Iran had been set to participate in a new round of talks on the nuclear issue with the US last Sunday, until Israel launched its attacks on Friday.

Ravanchi said that his country’s leadership doubted “the sincerity of the Americans” given the timing of Israel’s first attack.

He added: “Two days before the next round (of talks) started, the aggression took place. So, this is a betrayal of diplomacy; this is the betrayal of our trust of Americans.

“We should be the ones who should criticize the way that we were treated by the Americans, not vice versa.”

The deputy foreign minister said: “The Americans have been collaborating with the Israelis. Although they have said that they do not have anything to do with this conflict, it is not true. But if they decide to be engaged militarily, direct military involvement in this massacre, definitely we will do whatever necessary to protect ourselves.

“They (the Israelis) attacked residential areas, they attacked paramedics, they attacked citizens who were just sleeping in their homes. This is a crime against humanity, pure and simple.”

Israel’s targeting of Iran’s nuclear facilities was also a crime, he said, adding: “Fordow is another protected site based on IAEA (International Atomic Energy Agency) rules.

“So, that will be another instance of a crime which is being done, unfortunately by Israelis and Americans, which is prohibited under international law.”

He said: “These are safeguarded places. It is a crime in accordance with international law to attack a place which is safeguarded under IAEA rules. Unfortunately, the Americans and some Europeans have shielded the Israeli regime, (and it is) not to be criticized at the IAEA board of governors’ meeting and also at the UN Security Council. So it’s shame on all those who are protecting this regime.”

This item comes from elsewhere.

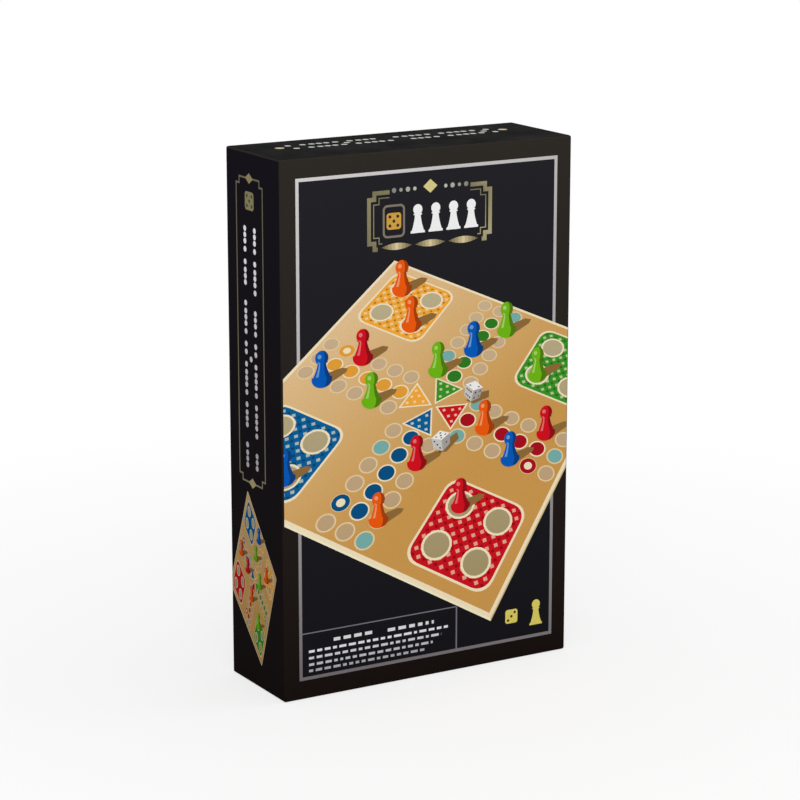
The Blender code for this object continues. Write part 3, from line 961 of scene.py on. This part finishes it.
def draw_top():
    """A row of die faces between two gold discs, on a ground printed darker than the front as
    painted shade.
    """
    sheet = lid_sheet("top")
    ink = Print(sheet)
    # Painted shade: the top's ground is printed darker than the front so that it stays dark under
    # the lamps above.
    ink.plate(slab(*sheet.bounds), (11, 11, 12), 1)
    v, first, pitch, across, up, radius = mm(7, -53, 13.2, 4.1, 4.6, 1.7)
    for column, value in enumerate(TOP_VALUES):
        for a, b in PIPS[value]:
            place = (first + column * pitch + b * across, v + a * up)
            ink.plate(disc(place, radius, 12), (206, 206, 200), 2)
    ink.finish("top_print", PRINT, "lid")
    foil = Print(sheet)
    radius = 2.4 * MM
    for u in mm(-64, 64):
        foil.plate(disc((u, v), radius, 14), (170, 152, 88), 2)
    foil.finish("top_foil", GOLD_FOIL, "lid")


# Box shells

WALL = 1.5 * MM
TURN_IN = 15 * MM
TURN_IN_WANDER = 0.35 * MM
TURN_IN_RUNS = 9
LONG_RUN = 5 * MM
PAPER_THICK = 0.12 * MM
LINING_THICK = 0.1 * MM
LINING_GAP = 0.02 * MM
LINING_OVERLAP = 1.5 * MM
OUTER_CORNER = 0.5 * MM
INNER_CORNER = 0.4 * MM
LEAST_CORNER = 0.15 * MM
CORNER_SHARE = 1.1
FOLD = 0.3 * MM
EASE_STEPS = 4
BASE_SKIN = 0.02 * MM
BASE_EDGE = 0.9 * MM


def inset_ring(width, height, inset, corner, steps):
    """A rectangle with round corners, set in from the given size."""
    return rounded(width - 2 * inset, height - 2 * inset, corner, (0, MIDDLE_Z), steps)


def shell(name, width, height, skin, closed, rim, radius, material):
    """A wrapped board shell: eased outer edges, a folded rim and square inner corners."""
    inward = 1 if rim > closed else -1
    width -= 2 * skin
    height -= 2 * skin
    inner = WALL - skin
    outer = CORNER_SHARE * radius
    runs = []
    for step in range(EASE_STEPS + 1):
        angle = math.pi / 2 * step / EASE_STEPS
        runs.append((radius * (1 - math.sin(angle)), outer,
                     closed + inward * (skin + radius * (1 - math.cos(angle)))))
    runs += [(0, outer, rim - inward * FOLD), (0.3 * FOLD, radius, rim - inward * 0.3 * FOLD),
             (FOLD, radius, rim), (inner - FOLD, radius, rim),
             (inner, radius, rim - inward * FOLD), (inner, radius, closed + inward * WALL)]
    sections = [(inset_ring(width, height, inset, max(corner - inset, LEAST_CORNER), 4), y)
                for inset, corner, y in runs]
    return from_bmesh(name, loft(sections), material, 30)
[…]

Ravanchi said that Tehran had not asked the US or Israel to resume nuclear talks since hostilities began, refuting US President Donald Trump’s earlier claim that Tehran had reached out to the White House.

He said: “We are not reaching out to anybody. We are defending ourselves. Although we have always promoted diplomacy … we cannot negotiate under threat. We cannot negotiate while our people are under bombardment every day. So we are not begging for anything; we are just defending ourselves.”

 

 

He claimed that the attacks had mobilized support for the government among Iranians, adding: “Now there is a very strong cohesion within Iranian society to resist aggression, to resist foreign interference in our domestic affairs.

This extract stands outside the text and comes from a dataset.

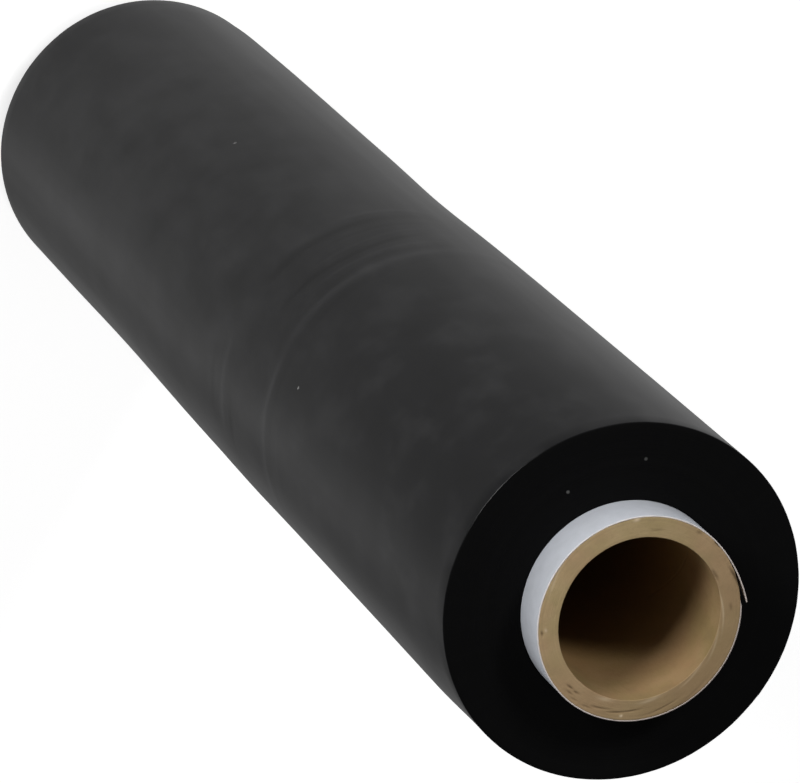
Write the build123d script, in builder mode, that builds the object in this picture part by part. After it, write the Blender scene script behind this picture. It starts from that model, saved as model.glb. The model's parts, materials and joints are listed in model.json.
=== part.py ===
from build123d import *
from math import cos, degrees, radians, sin, tan
import os

# A hand roll of stretch wrap: a card core, the white paper ply glued round it as its
# outermost layer, and the film wound on that. The roll stands on one end of its core.
# The origin is the centre of the core's bottom end and +Z runs up the roll's axis.

# Driving dimensions, in millimetres and degrees
core_bore = 50.0           # inside diameter of the card core
core_wall = 6.0            # thickness of the card, all its brown plies together
ply_thickness = 0.4        # white paper ply on the outside of the card
core_overhang = 13.75      # core standing out past the film at each end
film_width = 500.0         # the winding, from one end face to the other
film_diameter = 110.0      # over the film
rim_round = 0.5            # rounding of the winding's two outer rims

# The winding is a little thinner in the middle of its lower half
waist_depth = 0.5          # how much smaller the radius is there
waist_base = 50.0          # where it starts to thin, above the winding's bottom face
waist_taper_in = 100.0     # length over which it thins
waist_length = 80.0        # length that stays thin
waist_taper_out = 60.0     # length over which it returns to full size

# At the top end the white ply's free corner has peeled away from the card
seam_angle = 33.0          # between the ply's spiral butt seam and the core's end
seam_gap = 0.3             # open joint between the peeled edge and the ply beside it
peel_tip_angle = 138.0     # where the corner's tip stands, about +Z from +X
peel_curl = 1.43           # radius of the peeled paper over the radius it was wound at
held_height = 1.0          # ply still held down between the peel's root and the film

# Worked out from the driving dimensions
bore_radius = core_bore / 2
card_radius = bore_radius + core_wall
ply_radius = card_radius + ply_thickness
film_radius = film_diameter / 2
waist_radius = film_radius - waist_depth
film_base = core_overhang
film_top = film_base + film_width
core_length = film_top + core_overhang

# The peeled triangle reaches from the tip back to its root, just above the film
root_height = film_top + held_height
peel_run = (core_length - root_height) / tan(radians(seam_angle))
peel_arc = degrees(peel_run / card_radius)
peel_root_angle = peel_tip_angle + peel_arc
peel_middle_angle = peel_tip_angle + peel_arc / 2
curl_radius = card_radius * peel_curl
past_tip = 1.25            # blanks reach this much past the tip, for the seam to trim


def around_axis(radius, angle, height):
    """The point at a radius, an angle and a height about the roll's axis."""
    return Vector(radius * cos(radians(angle)), radius * sin(radians(angle)), height)


# The peeled corner's cut edge lies in one plane, with the corner above it, and the edge of
# the ply beside it lies in another, an open joint lower down
seam_root = around_axis(card_radius, peel_root_angle, root_height)
seam_tip = around_axis(card_radius, peel_tip_angle, core_length)
seam_run = (seam_tip - seam_root).normalized()
seam_up = seam_run.cross(around_axis(1, peel_middle_angle, 0)).normalized()
peeled_edge = Plane(origin=seam_root, x_dir=seam_run, z_dir=seam_up)
ply_edge = Plane(origin=seam_root - seam_up * seam_gap, x_dir=seam_run, z_dir=seam_up)

# Card core: one spiral-wound tube, cut square at both ends
with BuildPart() as card_core:
    with BuildSketch(Plane.XY):
        Circle(card_radius)
        Circle(bore_radius, mode=Mode.SUBTRACT)
    extrude(amount=core_length)

# The stretch of ply that the peeled corner has left bare
with BuildPart() as bare_patch:
    with BuildSketch(Plane.XY.offset(film_top)):
        with BuildLine():
            patch_inner = CenterArc((0, 0), card_radius, peel_root_angle, -peel_arc * past_tip)
            patch_outer = CenterArc((0, 0), ply_radius, peel_root_angle, -peel_arc * past_tip)
            Line(patch_inner @ 0, patch_outer @ 0)
            Line(patch_inner @ 1, patch_outer @ 1)
        make_face()
    extrude(amount=core_overhang)
    split(bisect_by=ply_edge, keep=Keep.TOP)

# The peeled corner, which springs out along a wider arc, tangent to the card at its root
curl_centre = around_axis(card_radius - curl_radius, peel_root_angle, 0)
curl_arc = peel_arc / peel_curl * past_tip
with BuildPart() as peeled_corner:
    with BuildSketch(Plane.XY.offset(film_top)):
        with BuildLine():
            curl_inner = CenterArc(curl_centre, curl_radius, peel_root_angle, -curl_arc)
            curl_outer = CenterArc(curl_centre, curl_radius + ply_thickness, peel_root_angle, -curl_arc)
            Line(curl_inner @ 0, curl_outer @ 0)
            Line(curl_inner @ 1, curl_outer @ 1)
        make_face()
    extrude(amount=core_overhang)
    split(bisect_by=peeled_edge, keep=Keep.TOP)

# White outer ply: a paper sleeve over the whole card core, with its peeled corner
with BuildPart() as outer_ply:
    with BuildSketch(Plane.XY):
        Circle(ply_radius)
        Circle(card_radius, mode=Mode.SUBTRACT)
    extrude(amount=core_length)
    add(bare_patch.part, mode=Mode.SUBTRACT)
    add(peeled_corner.part)

# Film: every turn as one solid, seated on the white ply
waist_bottom = film_base + waist_base + waist_taper_in
waist_top = waist_bottom + waist_length
with BuildPart() as film_winding:
    with BuildSketch(Plane.XZ):
        with BuildLine():
            Polyline(
                (ply_radius, film_base),
                (film_radius, film_base),
                (film_radius, film_base + waist_base),
                (waist_radius, waist_bottom),
                (waist_radius, waist_top),
                (film_radius, waist_top + waist_taper_out),
                (film_radius, film_top),
                (ply_radius, film_top),
                close=True,
            )
        make_face()
    revolve(axis=Axis.Z)
    rims = film_winding.edges().filter_by(GeomType.CIRCLE)
    bottom_rim = rims.group_by(Axis.Z)[0].sort_by(SortBy.RADIUS)[-1]
    top_rim = rims.group_by(Axis.Z)[-1].sort_by(SortBy.RADIUS)[-1]
    fillet([bottom_rim, top_rim], radius=rim_round)

card_core.part.label = "card_core"
outer_ply.part.label = "outer_ply"
film_winding.part.label = "film_winding"

os.makedirs("parts", exist_ok=True)
export_step(card_core.part, "parts/card_core.step")
export_step(outer_ply.part, "parts/outer_ply.step")
export_step(film_winding.part, "parts/film_winding.step")
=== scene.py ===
import json
import math

import bpy
import numpy as np
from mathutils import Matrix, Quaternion, Vector, noise


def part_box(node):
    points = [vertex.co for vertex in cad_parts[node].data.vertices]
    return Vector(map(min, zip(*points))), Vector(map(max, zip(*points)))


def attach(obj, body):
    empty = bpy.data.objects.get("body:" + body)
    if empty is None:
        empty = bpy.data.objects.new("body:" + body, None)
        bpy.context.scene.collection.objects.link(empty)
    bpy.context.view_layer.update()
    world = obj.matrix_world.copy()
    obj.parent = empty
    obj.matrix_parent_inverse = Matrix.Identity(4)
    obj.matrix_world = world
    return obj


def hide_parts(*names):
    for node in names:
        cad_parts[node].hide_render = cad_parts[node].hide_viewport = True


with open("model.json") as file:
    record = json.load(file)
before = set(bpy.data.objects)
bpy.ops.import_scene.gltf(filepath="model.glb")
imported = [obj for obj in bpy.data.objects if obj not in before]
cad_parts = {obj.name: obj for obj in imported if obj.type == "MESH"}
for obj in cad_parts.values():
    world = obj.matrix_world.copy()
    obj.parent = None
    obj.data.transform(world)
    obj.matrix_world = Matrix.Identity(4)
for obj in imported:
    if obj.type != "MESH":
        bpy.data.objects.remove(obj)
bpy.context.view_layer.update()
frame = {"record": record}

bl_info = {
    "name": "Stretch wrap roll",
    "version": (1, 0, 0),
    "blender": (4, 5, 0),
    "location": "View3D > Sidebar > Wrap roll",
    "description": "Black stretch film wound on a card core with a white paper ply",
    "category": "Object",
}

# Lengths are metres and angles are degrees. The roll stands on its core, +Z up its axis,
# and an angle about the axis is counted from +X towards +Y.
MM = 0.001
BODY = "root"

film_low, film_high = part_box("film_winding")
card_low, card_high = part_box("card_core")
ply_low, ply_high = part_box("outer_ply")
core_bore = next(m for m in frame["record"]["mounts"] if m["name"] == "core_bore")


# ---------------------------------------------------------------- shared small tools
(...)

“Ask the people who are in Tehran. You will understand that the Iranians are behind their government because they are facing a foreign aggression which will be resisted.”

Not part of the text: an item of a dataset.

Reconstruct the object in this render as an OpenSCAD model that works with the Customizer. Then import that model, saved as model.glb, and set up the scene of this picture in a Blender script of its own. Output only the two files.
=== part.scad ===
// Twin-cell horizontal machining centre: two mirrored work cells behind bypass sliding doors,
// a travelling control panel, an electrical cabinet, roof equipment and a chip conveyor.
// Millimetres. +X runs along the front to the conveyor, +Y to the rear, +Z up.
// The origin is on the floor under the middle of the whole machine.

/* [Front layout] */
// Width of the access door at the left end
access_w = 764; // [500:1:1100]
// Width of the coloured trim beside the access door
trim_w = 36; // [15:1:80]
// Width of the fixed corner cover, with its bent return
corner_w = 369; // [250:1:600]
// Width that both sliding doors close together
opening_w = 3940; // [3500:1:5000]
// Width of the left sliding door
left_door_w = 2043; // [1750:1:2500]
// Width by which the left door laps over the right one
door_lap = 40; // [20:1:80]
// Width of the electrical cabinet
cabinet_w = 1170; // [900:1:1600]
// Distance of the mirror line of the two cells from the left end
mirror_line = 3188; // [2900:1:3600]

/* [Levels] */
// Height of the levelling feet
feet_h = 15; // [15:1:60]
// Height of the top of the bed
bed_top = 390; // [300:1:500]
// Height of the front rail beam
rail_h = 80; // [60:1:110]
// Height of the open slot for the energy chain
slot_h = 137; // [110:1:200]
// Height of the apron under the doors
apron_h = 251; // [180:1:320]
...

Israeli officials have been urging Iranians to rise up against their government, arguing that now is the time for regime change with leaders in Tehran “weakened” by the attacks.

The Israeli strikes came as a result of increased tensions following the release of an IAEA report showing that Tehran had accelerated its uranium enrichment to 60 percent.

Ravanchi said: “IAEA inspectors were present in Iran. Different reports of the IAEA testify to the fact that we have been very straightforward in our nuclear program.

“There is no ban on 60 percent enriched uranium, which is being used in different places for peaceful purposes.”

He reiterated that Iran does not have nuclear weapons and does not intend to create them, adding: “Nuclear weapons have no place in our defensive doctrine. In fact, we believe that the world will be a better place without nuclear weapons.

“But who has the nuclear weapons in the Middle East? The Israeli regime. Who has the weapons, the most sophisticated weapons? The Americans. So, they are the ones who are responsible for all the chaos that is going on in different parts of the world.”

His views were mirrored Thursday by Iran’s deputy foreign minister who also warned against any direct US involvement in the conflict, saying Iran had “all the necessary options on the table,” in comments reported by Iranian state media.

“If the US wants to actively intervene in support of Israel, Iran will have no other option but to use its tools to teach aggressors a lesson and defend itself ... our military decision-makers have all necessary options on the table,” Gharibabadi said, according to state media.

“Our recommendation to the US is to at least stand by if they do not wish to stop Israel’s aggression,” he said.